Thinking back, I appreciated her asking, but I wonder what type of guilt, if any, she might have felt in that moment. What I mean here is that regardless of how I felt about it – and she was trying to make sure I was ok with it – a more productive conversation would have been about how she felt about it. When relationships end, we lose a piece of ourselves but also our sense of how we fit into the lives of others. In the beginning of relationships we’re often guarded, protective, and/or embarrassed of our pasts – and it’s taboo to go there with a new partner. It seems that sometimes, when we ask permission to do something, we’re actually looking to give ourselves permission to do something: grieve, remember, or connect with that part of the self. And permission is both the right and wrong word choice because it sets up a yes/no dynamic when what we really mean to talk about is comfort level. I can remember later in that relationship when I was double checking that she was ok with moving out of the city and in with me. My question was probably as much about her comfort level as it was about my guilt in taking her out of her element. More accurate language, deeper questions, in most of these cases would be “are you sure you’re ok with this, because I feel a little bad about it.”

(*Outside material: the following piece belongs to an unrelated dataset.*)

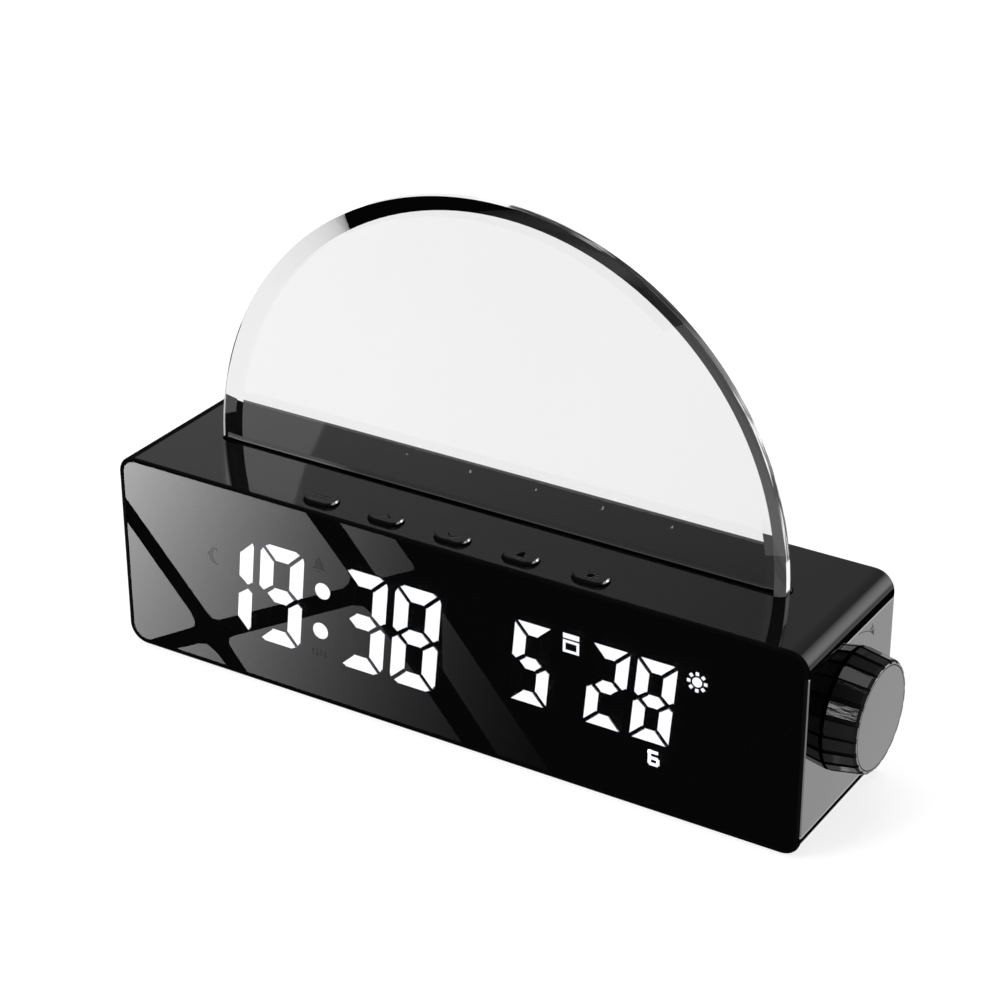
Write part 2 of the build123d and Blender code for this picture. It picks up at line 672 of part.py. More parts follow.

As I search to find the thread in this post, the tiny idea that ties it all together, I’m reminded of a Vonnegut quote: “We are what we pretend to be, so we must be careful about what we pretend to be.” Everything, on some level, feels like performance. The holding on, the things we carry, winter not giving way to spring, entrances and exits, dreams involving exes, cleaning out the basement, the stories we tell, and the ones we keep tucked away… and how all of us have, somewhere hidden, a stack of forged papers and an inspector who might be on to us.